Circular Firing Squad: How the Maryland GOP Is Accidentally Clearing the Runway for the Green Party

Maryland politics has always been a two-party sport with a generous helping of déjà vu. But in 2026, something strange is happening in the Old Line State: the Maryland Republican Party is in danger of being leapfrogged by the Green Party of Maryland—not because the Greens suddenly figured out how to win statewide, but because Republicans are busy holding a multi-ring ideological cage match in the parking lot.

The prize? Control of the direction of “right-leaning conservative, I-just-like-the-color-red” voters. The competitors? Everyone.

Meet the GOP, Now With 14 Sub-Parties and Counting

On any given Tuesday night in Maryland, the GOP resembles a family reunion where no one remembers why they’re related and everyone brought their own bylaws.
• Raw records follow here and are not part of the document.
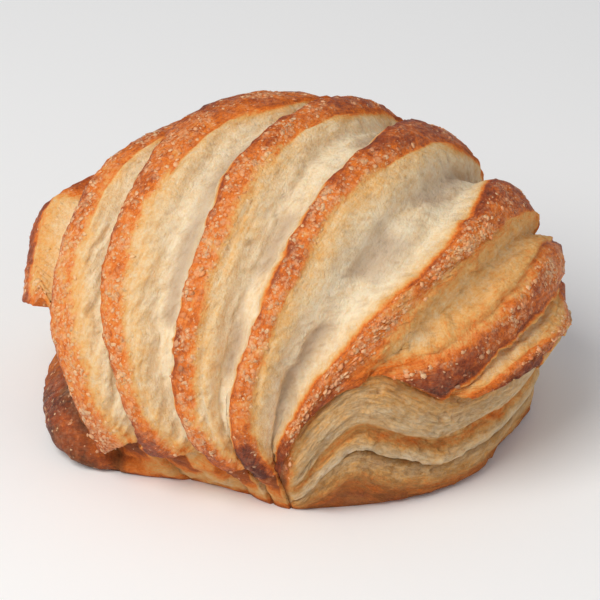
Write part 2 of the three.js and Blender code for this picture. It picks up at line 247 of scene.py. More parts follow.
# The studio, in metres
FLOOR_HALF_SIDE = 4.0
KEY_LAMP = {"size": 0.5, "direction": (-0.55, -0.55, 1.0), "distance": 0.75, "colour": (1.0, 0.97, 0.93)}
FILL_LAMP = {"size": 0.6, "direction": (0.9, -0.7, 0.6), "distance": 0.8, "colour": (1.0, 0.98, 0.96)}
LAMPS_FACE = (0, 0, 0.03)
SKY_COLOUR = (0.93, 0.96, 1.0, 1)


def ease(x):
    """0 up to 1 with level ends: 3x squared less 2x cubed."""
    x = np.clip(x, 0, 1)
    return x * x * (3 - 2 * x)


def quarter_wave(x):
    """The first quarter of a sine wave, a steep start and a level end."""
    return np.sin(np.pi / 2 * np.clip(x, 0, 1))


def bell(x):
    """A smooth hump at 0: e to the power of minus x squared."""
    return np.exp(-x * x)


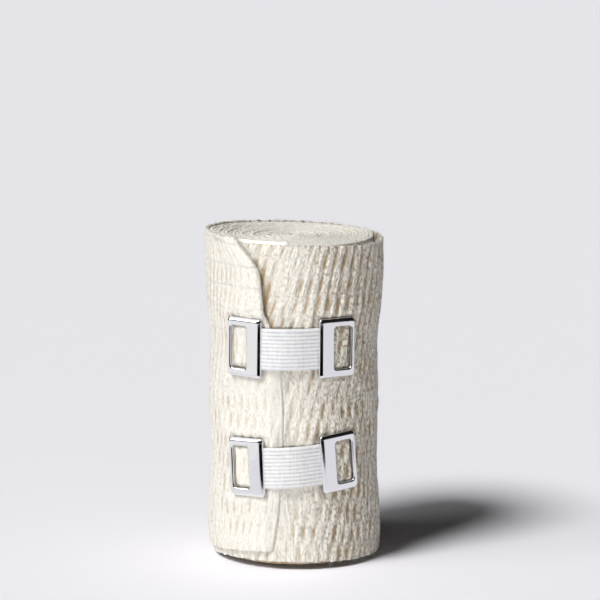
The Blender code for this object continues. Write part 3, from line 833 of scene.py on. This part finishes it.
def inner_material(cloth):
    crest = tuple(min(channel * 1.18, 1.0) for channel in cloth.crest)
    return cloth_look("crepe inside", crest, tuple(cloth.hollow), 0.3, cloth.thread, 1.25, 0.9,
                      0.0002, 0.95, 0.2)


def elastic_material(clips):
    # The grey (0.42, 0.42, 0.44) is painted shade for the grooves between the elastic's ribs.
    return cloth_look("ribbed elastic", tuple(clips.elastic), (0.42, 0.42, 0.44), 0.14, KNIT_PITCH, 1.0, 0.3,
                      0.00012, 0.75, 0.1)


def metal_material(clips):
    """Bright plating: a metal whose gloss varies a little in soft patches, with faint ripples."""
    if "bright plating" in bpy.data.materials:
        return bpy.data.materials["bright plating"]
    made = plain_material("bright plating", {"Base Color": (*clips.metal, 1), "Metallic": 1.0})
    tree = made.node_tree
    shader = tree.nodes["Principled BSDF"]
    place = node(tree, "TexCoord").outputs["Object"]
    patches = node(tree, "TexNoise", {"Vector": place, "Scale": 260.0, "Detail": 4.0}).outputs[0]
    gloss = node(tree, "MapRange", {0: patches, 1: 0.3, 2: 0.7, 3: 0.08, 4: 0.17}).outputs[0]
    tree.links.new(gloss, shader.inputs["Roughness"])
    relief = node(tree, "Bump", {"Height": patches, "Distance": 0.00002, "Strength": 0.5})
    tree.links.new(relief.outputs[0], shader.inputs["Normal"])
    return made


class BANDAGE_OT_studio(Operator):
    """Lays the paper floor and sets the lights, the reflected cards and the camera"""

    bl_idname = "bandage.studio"
    bl_label = "Studio"

    def execute(self, context):
        stage = context.scene.bandage_stage
        scene = context.scene
        axis = strip_axis(scene.bandage_cloth)
        self.paper(stage)
        self.lights(stage, scene)
        camera = bpy.data.objects.new("camera", bpy.data.cameras.new("camera"))
        camera.data.lens = stage.lens
        camera.data.sensor_width = 36
        camera.location = (axis[0] + stage.sideways, axis[1] - stage.distance, stage.height)
        camera.rotation_euler = (math.pi / 2 - stage.pitch, 0, 0)
        scene.collection.objects.link(camera)
        scene.camera = camera
        return {"FINISHED"}

    def paper(self, stage):
        """A large flat sheet under the roll, without gloss."""
        reach = 8.0
        corners = np.array([(-reach, -reach, 0), (reach, -reach, 0), (reach, reach, 0), (-reach, reach, 0)])
        floor = new_mesh("paper_floor", corners, [(0, 1, 2, 3)])
        dull = {"Base Color": (*stage.floor, 1), "Roughness": 0.9, "Specular IOR Level": 0.0}
        floor.data.materials.append(plain_material("paper", dull))

    def card(self, name, corners, strength):
        """A flat card that only mirrors see, white if it has strength and black if not."""
        card = new_mesh(name, np.array(corners, float), [(0, 1, 2, 3)])
        glow = {"Base Color": (0, 0, 0, 1), "Roughness": 1.0, "Specular IOR Level": 0.0,
                "Emission Color": (1, 1, 1, 1), "Emission Strength": strength}
        card.data.materials.append(plain_material(name, glow))
        card.visible_camera = card.visible_diffuse = card.visible_shadow = False

    def sun(self, scene, name, strength, azimuth, elevation, width):
        """A far, soft light from an azimuth and an elevation, as wide as an angle, in degrees."""
        lamp = bpy.data.objects.new(name, bpy.data.lights.new(name, "SUN"))
        lamp.data.energy = strength
        lamp.data.angle = math.radians(width)
        lamp.rotation_euler = (math.radians(90 - elevation), 0, math.radians(azimuth))
        scene.collection.objects.link(lamp)

    def lights(self, stage, scene):
        self.sun(scene, "high_light", stage.key, -48, 52.5, 19)
        self.sun(scene, "left_light", stage.side, -74, 24, 20)
        strip = bpy.data.objects.new("low_front_light", bpy.data.lights.new("low_front_light", "AREA"))
        strip.data.shape = "RECTANGLE"
        strip.data.size = 0.7
        strip.data.size_y = 0.026
        strip.data.energy = stage.strip
        strip.location = (-0.08, -0.56, 0.016)
        strip.rotation_euler = (math.radians(93), 0, math.radians(-8))
        strip.visible_glossy = False
        scene.collection.objects.link(strip)
        high_left = ((-1.0, -0.55, 0.85), (-1.0, 0.75, 0.85), (-0.2, 0.75, 1.35), (-0.2, -0.55, 1.35))
        self.card("high_white_card", high_left, 1.0)
        low_left = ((-0.09, -0.02, 0.012), (-0.11, -0.11, 0.012), (-0.62, -0.62, 0.012), (-0.8, 0.0, 0.012))
        self.card("low_white_card", low_left, 0.92)
        low_front = ((-0.07, -0.09, 0.012), (0.07, -0.09, 0.012), (0.5, -0.7, 0.012), (-0.5, -0.7, 0.012))
        self.card("front_black_card", low_front, 0.0)
        world = bpy.data.worlds.new("dim studio")
        world.use_nodes = True
        sky = world.node_tree.nodes["Background"].inputs
        sky["Color"].default_value = (1.0, 0.99, 0.98, 1)
        sky["Strength"].default_value = 0.012
        scene.world = world
        scene.view_settings.view_transform = "Standard"


class BANDAGE_PT_panel(Panel):
    """Lists the bandage's builders and settings"""

    bl_idname = "BANDAGE_PT_panel"
    bl_label = "Support bandage"
    bl_space_type = "VIEW_3D"
    bl_region_type = "UI"
    bl_category = "Bandage"

    def draw(self, context):
        for operator in OPERATORS:
            self.layout.operator(operator.bl_idname)
        for name in SETTINGS:
            group = getattr(context.scene, name)
            box = self.layout.box()
            for title in group.bl_rna.properties.keys():
                if title not in ("rna_type", "name"):
                    box.prop(group, title)


SETTINGS = {
    "bandage_cloth": ClothSettings,
    "bandage_clips": ClipSettings,
    "bandage_stage": StageSettings,
}
OPERATORS = (
    BANDAGE_OT_wound_turns,
    BANDAGE_OT_outer_turn,
    BANDAGE_OT_loose_fibres,
    BANDAGE_OT_elastic_bands,
    BANDAGE_OT_end_plates,
    BANDAGE_OT_studio,
)


def register():
    for group in SETTINGS.values():
        bpy.utils.register_class(group)
    for name, group in SETTINGS.items():
        setattr(bpy.types.Scene, name, PointerProperty(type=group))
    for operator in (*OPERATORS, BANDAGE_PT_panel):
        bpy.utils.register_class(operator)


def unregister():
    for operator in (BANDAGE_PT_panel, *OPERATORS):
        bpy.utils.unregister_class(operator)
    for name in SETTINGS:
        delattr(bpy.types.Scene, name)
    for group in SETTINGS.values():
        bpy.utils.unregister_class(group)


def main():
    register()
    bpy.ops.bandage.wound_turns()
    bpy.ops.bandage.outer_turn()
    bpy.ops.bandage.loose_fibres()
    bpy.ops.bandage.elastic_bands()
    bpy.ops.bandage.end_plates()
    bpy.ops.bandage.studio()


if __name__ == "__main__":
    main()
There are the Reagan Republicans, who believe the problem is that no one’s said “Morning in America” loudly enough since 1984.
The MAGA Republicans, who believe the problem is everyone else, especially the Reagan Republicans.
The Tea Party Republicans, who believe the problem is spending, except the spending they like.
The Freedom Caucus Republicans, who believe the problem is insufficient freedom, particularly for the Freedom Caucus.
The RINOs, who are either undercover Democrats or just people who read spreadsheets.
The Libertarians, who are technically not Republicans but keep showing up to meetings to remind everyone that roads are a mistake.
The Republican Socialists, who insist this is a real thing and ask for speaking time.
And finally, a rotating cast of activists with at least three followers and a MySpace account who demand the party “return to its roots,” despite joining last Thursday.

Each group has a logo. Each group has a Slack. Each group believes it represents “the real base.” None of them can agree on what the base actually is, where it lives, or whether it should vote.

Strategy by Committee, Outcome by Accident

While Democrats run Maryland like a long-established HOA—firm rules, high fees, and no appeals—the GOP has opted for radical decentralization. Very radical. So radical that every faction has its own press release condemning the other factions’ press releases.

The result is a party platform that reads less like a governing document and more like a Reddit thread where everyone downvoted everyone else.

Voters asking simple questions—What do Republicans stand for in Maryland? Taxes? Schools? Crime? Roads?—are politely redirected to a two-hour podcast hosted by a county chair who insists the real issue is a parliamentary slight from 2017.

Enter the Green Party, Wearing a Hard Hat and Carrying a Clipboard

Into this vacuum stroll the Greens, who don’t need to win—only to appear functional.

They show up with:

  • One message
  • One press release
  • One meeting agenda
  • Zero internal coups that week

In a state where Republican voters are watching their party debate the purity of red hats while Democrats debate which committee should debate the budget, the Greens are quietly becoming the adults in the room. Not powerful adults. Not winning adults. But coherent adults.

And in Maryland, coherence is disruptive innovation.

The Voters Caught in the Middle

Meanwhile, there’s a large bloc of Marylanders who are not ideological maximalists. They’re not looking to overthrow capitalism or privatize the moon. They just want lower taxes, safer neighborhoods, functioning infrastructure, and a government that doesn’t treat them like a line item.

These voters wander into GOP meetings, hear a 40-minute argument about who betrayed whom on Twitter, and quietly back away—only to discover the Green Party table has pamphlets, snacks, and a person who says, “Here’s what we’re running on.”

Is it perfect? No.
Is it organized? Shockingly, yes.

A Historic Achievement, If It Happens

If the Maryland GOP does manage to fall behind the Green Party statewide, it will be a remarkable feat—achieved not through electoral defeat, but through self-inflicted fragmentation.

Historians will study it. Consultants will bill for it. Podcasts will argue about it. And somewhere, a county central committee will form a task force to investigate why forming task forces didn’t work.

Until then, the Greens keep climbing, Democrats keep governing, and Republicans keep caucusing—against each other.

In Maryland politics, the most endangered species isn’t bipartisanship.
It’s agreement within the party that’s supposed to oppose the party in power.